> _STATED EXERCISE_: Restate verbatim the lines between the one holding "Write the OpenSCAD" and the one holding "grip lies on.", both included, and no others.

> _THE INPUT_:
○ ○ ○ ○

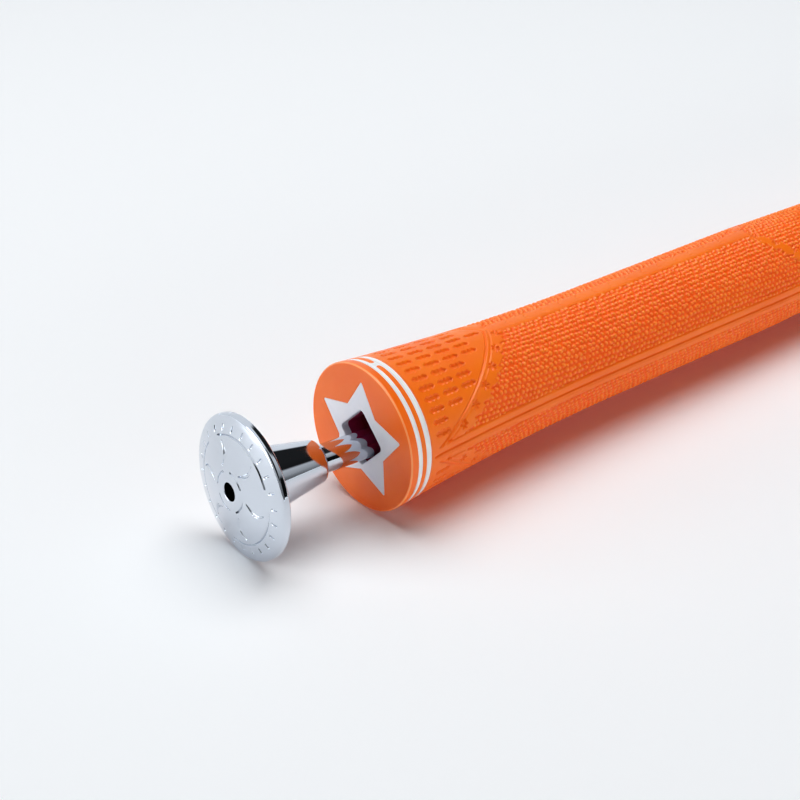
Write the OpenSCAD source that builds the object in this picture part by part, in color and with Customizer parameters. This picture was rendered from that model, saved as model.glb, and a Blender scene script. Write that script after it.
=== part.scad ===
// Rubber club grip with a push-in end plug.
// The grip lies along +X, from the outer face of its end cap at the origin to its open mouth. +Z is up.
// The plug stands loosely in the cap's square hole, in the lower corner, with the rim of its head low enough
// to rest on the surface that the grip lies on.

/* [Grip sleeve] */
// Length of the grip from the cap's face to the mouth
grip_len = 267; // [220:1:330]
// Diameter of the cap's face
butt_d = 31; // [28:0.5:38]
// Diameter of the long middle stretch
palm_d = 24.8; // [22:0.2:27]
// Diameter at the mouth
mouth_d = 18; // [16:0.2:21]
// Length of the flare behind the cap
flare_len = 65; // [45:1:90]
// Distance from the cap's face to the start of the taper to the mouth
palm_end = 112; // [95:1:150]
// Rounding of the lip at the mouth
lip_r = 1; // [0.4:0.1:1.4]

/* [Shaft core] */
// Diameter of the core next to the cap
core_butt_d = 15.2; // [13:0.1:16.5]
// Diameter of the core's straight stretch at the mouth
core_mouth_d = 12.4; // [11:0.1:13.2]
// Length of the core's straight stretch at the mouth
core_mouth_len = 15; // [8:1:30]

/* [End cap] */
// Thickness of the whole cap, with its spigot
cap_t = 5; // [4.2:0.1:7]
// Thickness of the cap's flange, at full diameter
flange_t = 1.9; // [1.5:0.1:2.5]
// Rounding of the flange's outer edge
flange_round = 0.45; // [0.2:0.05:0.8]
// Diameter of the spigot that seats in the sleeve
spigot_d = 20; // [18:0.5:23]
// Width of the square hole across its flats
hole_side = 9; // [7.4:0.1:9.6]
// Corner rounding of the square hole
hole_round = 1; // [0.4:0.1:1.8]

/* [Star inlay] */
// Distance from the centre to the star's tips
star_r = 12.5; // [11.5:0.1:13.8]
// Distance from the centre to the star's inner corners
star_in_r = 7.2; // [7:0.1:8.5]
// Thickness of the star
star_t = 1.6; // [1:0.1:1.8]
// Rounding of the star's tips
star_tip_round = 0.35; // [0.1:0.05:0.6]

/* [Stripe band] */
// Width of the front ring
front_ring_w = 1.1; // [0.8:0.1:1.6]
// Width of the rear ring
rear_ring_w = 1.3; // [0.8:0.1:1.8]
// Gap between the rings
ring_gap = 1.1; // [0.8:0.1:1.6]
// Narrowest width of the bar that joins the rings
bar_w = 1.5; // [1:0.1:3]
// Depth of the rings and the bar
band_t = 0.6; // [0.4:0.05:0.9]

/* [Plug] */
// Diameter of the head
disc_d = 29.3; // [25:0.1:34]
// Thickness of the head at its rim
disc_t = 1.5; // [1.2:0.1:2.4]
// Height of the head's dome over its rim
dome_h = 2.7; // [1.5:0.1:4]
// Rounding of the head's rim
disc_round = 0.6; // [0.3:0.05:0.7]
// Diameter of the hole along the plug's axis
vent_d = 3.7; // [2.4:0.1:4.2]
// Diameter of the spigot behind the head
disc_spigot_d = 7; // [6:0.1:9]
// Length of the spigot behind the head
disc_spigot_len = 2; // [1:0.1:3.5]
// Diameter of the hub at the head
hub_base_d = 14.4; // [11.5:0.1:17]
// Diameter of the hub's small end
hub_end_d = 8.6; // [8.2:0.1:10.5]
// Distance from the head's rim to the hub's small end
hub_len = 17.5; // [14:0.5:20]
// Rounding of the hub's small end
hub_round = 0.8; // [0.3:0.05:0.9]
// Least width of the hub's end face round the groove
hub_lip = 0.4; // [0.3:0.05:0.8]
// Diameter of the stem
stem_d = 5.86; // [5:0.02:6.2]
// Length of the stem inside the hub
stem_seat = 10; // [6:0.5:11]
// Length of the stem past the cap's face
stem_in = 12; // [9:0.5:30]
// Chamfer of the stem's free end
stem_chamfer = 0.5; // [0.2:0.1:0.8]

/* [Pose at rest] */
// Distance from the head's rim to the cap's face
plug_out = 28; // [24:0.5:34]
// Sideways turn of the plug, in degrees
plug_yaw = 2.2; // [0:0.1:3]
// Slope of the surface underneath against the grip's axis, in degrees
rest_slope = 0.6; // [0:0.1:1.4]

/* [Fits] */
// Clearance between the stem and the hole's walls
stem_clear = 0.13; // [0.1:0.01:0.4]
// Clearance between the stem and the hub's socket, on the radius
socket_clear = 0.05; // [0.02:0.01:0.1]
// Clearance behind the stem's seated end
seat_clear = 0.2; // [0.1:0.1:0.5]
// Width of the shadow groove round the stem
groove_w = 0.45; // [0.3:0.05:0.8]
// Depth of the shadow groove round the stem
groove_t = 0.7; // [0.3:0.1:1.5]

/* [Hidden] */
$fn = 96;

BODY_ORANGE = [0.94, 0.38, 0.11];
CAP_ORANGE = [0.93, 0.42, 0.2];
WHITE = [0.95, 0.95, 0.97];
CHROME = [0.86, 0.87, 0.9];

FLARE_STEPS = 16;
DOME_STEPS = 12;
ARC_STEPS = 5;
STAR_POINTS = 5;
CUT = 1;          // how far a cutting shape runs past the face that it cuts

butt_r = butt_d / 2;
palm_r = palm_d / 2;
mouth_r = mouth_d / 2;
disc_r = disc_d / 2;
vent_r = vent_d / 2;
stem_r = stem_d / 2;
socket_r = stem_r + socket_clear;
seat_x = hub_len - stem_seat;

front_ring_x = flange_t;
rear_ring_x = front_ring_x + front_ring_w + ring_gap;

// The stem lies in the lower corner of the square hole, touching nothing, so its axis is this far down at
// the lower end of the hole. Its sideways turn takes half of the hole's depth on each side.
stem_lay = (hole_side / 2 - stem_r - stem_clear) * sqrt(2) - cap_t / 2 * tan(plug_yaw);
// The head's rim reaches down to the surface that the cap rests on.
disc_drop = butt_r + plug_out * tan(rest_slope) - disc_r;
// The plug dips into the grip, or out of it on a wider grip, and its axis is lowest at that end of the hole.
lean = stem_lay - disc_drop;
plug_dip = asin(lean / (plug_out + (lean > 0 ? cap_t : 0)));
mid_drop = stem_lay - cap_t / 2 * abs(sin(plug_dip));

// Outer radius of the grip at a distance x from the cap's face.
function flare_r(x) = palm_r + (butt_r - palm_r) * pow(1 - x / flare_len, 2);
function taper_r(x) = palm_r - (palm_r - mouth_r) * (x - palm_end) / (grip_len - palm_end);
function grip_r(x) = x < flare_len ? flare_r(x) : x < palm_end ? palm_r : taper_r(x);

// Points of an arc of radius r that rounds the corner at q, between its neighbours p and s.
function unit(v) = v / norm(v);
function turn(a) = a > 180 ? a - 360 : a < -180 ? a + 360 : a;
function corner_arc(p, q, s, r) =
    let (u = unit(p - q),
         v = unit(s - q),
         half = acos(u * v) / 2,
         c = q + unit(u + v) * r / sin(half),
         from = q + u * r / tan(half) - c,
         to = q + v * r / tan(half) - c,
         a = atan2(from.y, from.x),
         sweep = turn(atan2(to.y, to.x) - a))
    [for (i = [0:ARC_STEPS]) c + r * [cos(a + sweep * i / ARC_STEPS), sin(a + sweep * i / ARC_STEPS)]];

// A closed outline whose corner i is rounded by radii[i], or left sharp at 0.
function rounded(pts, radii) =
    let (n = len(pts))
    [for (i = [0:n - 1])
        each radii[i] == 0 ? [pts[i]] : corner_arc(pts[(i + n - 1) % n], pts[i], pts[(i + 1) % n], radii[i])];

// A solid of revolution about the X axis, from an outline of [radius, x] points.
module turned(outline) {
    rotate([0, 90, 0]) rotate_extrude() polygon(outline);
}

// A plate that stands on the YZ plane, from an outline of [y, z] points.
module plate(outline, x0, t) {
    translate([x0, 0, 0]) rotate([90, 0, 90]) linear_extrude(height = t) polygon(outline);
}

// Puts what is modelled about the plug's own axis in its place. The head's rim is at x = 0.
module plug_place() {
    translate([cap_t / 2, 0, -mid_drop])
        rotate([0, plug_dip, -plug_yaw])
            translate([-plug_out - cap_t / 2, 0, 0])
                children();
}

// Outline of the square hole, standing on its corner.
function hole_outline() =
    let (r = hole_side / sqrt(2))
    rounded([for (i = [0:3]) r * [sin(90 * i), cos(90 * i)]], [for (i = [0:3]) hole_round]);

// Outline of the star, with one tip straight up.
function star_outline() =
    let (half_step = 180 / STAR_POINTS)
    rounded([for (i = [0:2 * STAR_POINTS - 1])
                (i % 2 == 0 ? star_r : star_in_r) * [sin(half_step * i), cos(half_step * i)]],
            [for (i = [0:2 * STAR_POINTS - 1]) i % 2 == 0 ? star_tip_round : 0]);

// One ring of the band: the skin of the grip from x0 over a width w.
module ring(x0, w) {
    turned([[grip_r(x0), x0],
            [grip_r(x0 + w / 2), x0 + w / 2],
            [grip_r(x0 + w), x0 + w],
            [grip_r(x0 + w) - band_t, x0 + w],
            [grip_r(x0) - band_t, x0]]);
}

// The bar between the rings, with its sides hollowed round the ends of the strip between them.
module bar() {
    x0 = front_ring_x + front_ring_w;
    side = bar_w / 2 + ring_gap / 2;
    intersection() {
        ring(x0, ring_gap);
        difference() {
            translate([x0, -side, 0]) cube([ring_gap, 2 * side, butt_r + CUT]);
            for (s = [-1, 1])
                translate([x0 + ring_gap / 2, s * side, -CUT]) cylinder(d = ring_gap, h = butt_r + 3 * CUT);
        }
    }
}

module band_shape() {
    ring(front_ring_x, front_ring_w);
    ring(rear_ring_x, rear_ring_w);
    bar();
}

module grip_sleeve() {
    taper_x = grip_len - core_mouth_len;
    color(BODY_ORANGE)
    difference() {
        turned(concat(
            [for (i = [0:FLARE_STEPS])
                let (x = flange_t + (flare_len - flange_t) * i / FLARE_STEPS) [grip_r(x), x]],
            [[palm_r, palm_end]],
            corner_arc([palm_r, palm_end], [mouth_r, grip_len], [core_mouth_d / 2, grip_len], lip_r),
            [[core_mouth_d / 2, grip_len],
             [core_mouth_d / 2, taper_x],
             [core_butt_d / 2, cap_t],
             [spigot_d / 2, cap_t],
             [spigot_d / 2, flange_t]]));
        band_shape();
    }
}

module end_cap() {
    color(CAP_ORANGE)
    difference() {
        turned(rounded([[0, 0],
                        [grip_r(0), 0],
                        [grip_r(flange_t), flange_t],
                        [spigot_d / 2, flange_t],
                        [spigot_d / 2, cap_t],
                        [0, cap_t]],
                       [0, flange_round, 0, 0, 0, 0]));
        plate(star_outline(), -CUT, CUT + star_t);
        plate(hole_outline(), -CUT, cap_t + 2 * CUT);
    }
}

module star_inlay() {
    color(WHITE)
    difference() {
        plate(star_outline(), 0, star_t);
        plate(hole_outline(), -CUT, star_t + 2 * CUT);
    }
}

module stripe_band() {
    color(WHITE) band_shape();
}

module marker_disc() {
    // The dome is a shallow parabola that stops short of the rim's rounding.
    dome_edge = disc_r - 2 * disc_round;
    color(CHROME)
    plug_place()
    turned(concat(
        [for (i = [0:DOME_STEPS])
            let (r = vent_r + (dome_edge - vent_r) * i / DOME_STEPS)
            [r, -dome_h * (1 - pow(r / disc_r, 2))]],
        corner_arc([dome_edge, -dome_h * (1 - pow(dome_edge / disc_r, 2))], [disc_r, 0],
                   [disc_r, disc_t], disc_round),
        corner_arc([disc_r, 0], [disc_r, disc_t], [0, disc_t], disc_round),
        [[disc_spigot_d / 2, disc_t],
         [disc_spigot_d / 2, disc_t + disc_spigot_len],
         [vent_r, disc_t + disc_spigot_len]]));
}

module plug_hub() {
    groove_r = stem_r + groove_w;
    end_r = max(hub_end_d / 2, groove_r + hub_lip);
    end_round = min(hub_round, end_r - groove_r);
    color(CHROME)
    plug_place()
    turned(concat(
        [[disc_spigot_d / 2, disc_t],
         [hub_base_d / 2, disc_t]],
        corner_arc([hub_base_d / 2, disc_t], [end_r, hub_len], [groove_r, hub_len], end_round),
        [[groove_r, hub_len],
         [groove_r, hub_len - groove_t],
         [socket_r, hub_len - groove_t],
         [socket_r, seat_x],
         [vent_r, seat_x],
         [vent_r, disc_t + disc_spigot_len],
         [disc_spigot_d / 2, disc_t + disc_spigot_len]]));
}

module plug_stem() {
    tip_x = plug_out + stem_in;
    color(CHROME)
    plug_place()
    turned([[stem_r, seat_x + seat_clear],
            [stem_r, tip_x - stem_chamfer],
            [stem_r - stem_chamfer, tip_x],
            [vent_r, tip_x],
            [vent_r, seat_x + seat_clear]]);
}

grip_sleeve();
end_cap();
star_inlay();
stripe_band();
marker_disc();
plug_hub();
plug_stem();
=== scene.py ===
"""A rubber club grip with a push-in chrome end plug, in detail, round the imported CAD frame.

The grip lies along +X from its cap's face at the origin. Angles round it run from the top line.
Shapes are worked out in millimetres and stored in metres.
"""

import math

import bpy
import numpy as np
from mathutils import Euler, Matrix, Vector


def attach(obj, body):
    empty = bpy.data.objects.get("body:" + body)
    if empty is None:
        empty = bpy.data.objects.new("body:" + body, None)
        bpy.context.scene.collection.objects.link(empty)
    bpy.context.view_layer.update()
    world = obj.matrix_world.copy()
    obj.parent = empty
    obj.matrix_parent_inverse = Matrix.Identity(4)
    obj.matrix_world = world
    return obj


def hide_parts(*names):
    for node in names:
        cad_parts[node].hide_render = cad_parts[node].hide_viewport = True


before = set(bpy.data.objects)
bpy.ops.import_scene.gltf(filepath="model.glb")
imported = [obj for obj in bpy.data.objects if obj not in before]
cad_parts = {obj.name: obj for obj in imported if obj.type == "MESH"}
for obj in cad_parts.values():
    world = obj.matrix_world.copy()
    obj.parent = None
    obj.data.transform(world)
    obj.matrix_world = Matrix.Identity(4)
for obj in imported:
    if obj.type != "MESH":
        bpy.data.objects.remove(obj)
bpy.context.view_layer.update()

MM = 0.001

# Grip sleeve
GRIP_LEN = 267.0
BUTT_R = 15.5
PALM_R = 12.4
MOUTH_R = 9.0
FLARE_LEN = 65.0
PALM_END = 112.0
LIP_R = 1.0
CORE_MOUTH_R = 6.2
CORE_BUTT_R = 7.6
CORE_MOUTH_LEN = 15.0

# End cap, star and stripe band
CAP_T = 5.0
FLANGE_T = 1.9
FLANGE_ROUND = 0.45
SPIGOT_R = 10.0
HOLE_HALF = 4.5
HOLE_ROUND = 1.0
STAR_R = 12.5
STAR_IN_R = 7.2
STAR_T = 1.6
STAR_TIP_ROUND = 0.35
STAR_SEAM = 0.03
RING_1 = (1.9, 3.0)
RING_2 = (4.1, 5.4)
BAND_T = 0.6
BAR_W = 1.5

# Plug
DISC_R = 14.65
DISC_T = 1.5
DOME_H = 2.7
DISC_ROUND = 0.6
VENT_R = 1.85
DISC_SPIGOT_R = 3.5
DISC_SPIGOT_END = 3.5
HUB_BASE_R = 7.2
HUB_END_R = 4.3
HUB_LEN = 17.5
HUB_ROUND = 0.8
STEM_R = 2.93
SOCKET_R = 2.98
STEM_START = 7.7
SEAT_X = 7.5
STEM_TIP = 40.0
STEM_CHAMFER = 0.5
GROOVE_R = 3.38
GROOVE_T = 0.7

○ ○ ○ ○

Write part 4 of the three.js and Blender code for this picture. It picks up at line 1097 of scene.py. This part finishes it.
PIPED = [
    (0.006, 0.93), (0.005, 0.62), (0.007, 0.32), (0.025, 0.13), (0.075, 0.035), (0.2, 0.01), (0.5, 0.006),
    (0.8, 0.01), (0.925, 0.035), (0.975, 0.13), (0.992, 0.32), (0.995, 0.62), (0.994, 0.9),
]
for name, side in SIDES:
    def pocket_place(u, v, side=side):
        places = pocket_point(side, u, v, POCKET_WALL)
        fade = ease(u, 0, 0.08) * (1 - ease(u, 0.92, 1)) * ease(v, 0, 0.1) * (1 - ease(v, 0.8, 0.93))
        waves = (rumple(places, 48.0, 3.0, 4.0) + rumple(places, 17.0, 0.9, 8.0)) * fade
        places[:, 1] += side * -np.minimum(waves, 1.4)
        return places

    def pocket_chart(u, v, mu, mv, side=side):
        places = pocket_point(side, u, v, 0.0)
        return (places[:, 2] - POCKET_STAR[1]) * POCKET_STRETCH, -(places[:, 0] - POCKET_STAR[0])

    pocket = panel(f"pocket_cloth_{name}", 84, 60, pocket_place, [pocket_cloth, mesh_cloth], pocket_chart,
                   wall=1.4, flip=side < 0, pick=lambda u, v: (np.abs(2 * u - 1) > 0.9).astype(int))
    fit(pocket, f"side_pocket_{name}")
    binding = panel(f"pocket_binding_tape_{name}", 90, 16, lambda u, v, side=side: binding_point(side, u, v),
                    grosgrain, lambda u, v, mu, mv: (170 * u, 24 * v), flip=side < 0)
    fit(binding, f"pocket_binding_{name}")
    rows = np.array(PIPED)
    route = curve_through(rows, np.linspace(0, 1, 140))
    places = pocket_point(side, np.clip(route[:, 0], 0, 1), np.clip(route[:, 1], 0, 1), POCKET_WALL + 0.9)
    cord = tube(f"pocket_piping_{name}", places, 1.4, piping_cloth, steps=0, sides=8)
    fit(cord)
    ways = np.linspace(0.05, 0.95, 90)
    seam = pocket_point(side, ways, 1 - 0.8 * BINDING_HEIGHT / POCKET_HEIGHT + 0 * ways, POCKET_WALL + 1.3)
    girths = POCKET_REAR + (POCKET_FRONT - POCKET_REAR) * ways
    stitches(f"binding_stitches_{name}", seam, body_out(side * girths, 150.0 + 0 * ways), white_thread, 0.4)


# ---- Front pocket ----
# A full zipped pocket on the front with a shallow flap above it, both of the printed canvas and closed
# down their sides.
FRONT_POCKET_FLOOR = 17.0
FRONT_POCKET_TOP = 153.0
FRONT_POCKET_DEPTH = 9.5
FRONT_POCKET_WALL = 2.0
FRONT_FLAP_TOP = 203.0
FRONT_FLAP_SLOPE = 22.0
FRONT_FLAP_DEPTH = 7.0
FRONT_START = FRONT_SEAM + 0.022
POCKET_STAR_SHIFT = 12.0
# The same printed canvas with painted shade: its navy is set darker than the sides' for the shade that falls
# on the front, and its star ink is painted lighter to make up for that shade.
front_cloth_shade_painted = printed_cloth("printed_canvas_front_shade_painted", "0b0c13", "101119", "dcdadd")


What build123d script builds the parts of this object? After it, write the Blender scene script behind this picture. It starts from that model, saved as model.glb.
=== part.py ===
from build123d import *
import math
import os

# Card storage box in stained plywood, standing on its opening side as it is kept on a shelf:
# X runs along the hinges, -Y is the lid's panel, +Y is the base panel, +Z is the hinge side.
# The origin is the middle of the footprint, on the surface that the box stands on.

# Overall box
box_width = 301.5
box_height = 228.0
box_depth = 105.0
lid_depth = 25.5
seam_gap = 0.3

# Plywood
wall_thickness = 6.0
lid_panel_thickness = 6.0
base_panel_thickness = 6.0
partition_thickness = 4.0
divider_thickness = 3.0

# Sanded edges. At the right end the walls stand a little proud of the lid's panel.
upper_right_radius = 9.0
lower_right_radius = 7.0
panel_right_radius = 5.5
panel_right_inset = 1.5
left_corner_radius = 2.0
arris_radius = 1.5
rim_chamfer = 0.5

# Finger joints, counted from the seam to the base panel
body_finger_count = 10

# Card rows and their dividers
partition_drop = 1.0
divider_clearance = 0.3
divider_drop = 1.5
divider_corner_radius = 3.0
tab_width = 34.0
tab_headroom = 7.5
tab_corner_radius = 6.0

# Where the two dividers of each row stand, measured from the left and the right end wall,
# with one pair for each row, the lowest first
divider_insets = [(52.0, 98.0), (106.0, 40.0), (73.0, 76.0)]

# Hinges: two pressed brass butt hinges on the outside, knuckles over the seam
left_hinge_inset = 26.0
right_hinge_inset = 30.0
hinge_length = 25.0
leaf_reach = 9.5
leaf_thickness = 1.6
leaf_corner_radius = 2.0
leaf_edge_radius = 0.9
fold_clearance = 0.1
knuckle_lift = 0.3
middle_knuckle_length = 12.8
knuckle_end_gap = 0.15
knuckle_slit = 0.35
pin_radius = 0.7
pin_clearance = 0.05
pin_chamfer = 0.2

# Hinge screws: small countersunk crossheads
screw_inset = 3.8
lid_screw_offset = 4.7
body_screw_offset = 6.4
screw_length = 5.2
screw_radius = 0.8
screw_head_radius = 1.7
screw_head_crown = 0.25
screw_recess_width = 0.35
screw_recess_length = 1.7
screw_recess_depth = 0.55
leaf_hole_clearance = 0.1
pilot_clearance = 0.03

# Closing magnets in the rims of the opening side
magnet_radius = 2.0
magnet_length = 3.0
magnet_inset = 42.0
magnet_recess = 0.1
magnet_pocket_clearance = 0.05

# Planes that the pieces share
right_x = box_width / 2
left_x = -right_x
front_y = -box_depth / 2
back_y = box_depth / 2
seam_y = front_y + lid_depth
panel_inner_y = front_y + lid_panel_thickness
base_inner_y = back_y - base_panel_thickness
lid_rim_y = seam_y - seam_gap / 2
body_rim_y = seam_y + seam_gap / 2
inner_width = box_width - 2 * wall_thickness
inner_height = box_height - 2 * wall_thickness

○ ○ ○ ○

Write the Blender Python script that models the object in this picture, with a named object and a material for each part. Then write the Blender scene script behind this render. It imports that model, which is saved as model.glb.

○ ○ ○ ○

> _TASK RESULT_:
Write the OpenSCAD source that builds the object in this picture part by part, in color and with Customizer parameters. This picture was rendered from that model, saved as model.glb, and a Blender scene script. Write that script after it.
=== part.scad ===
// Rubber club grip with a push-in end plug.
// The grip lies along +X, from the outer face of its end cap at the origin to its open mouth. +Z is up.
// The plug stands loosely in the cap's square hole, in the lower corner, with the rim of its head low enough
// to rest on the surface that the grip lies on.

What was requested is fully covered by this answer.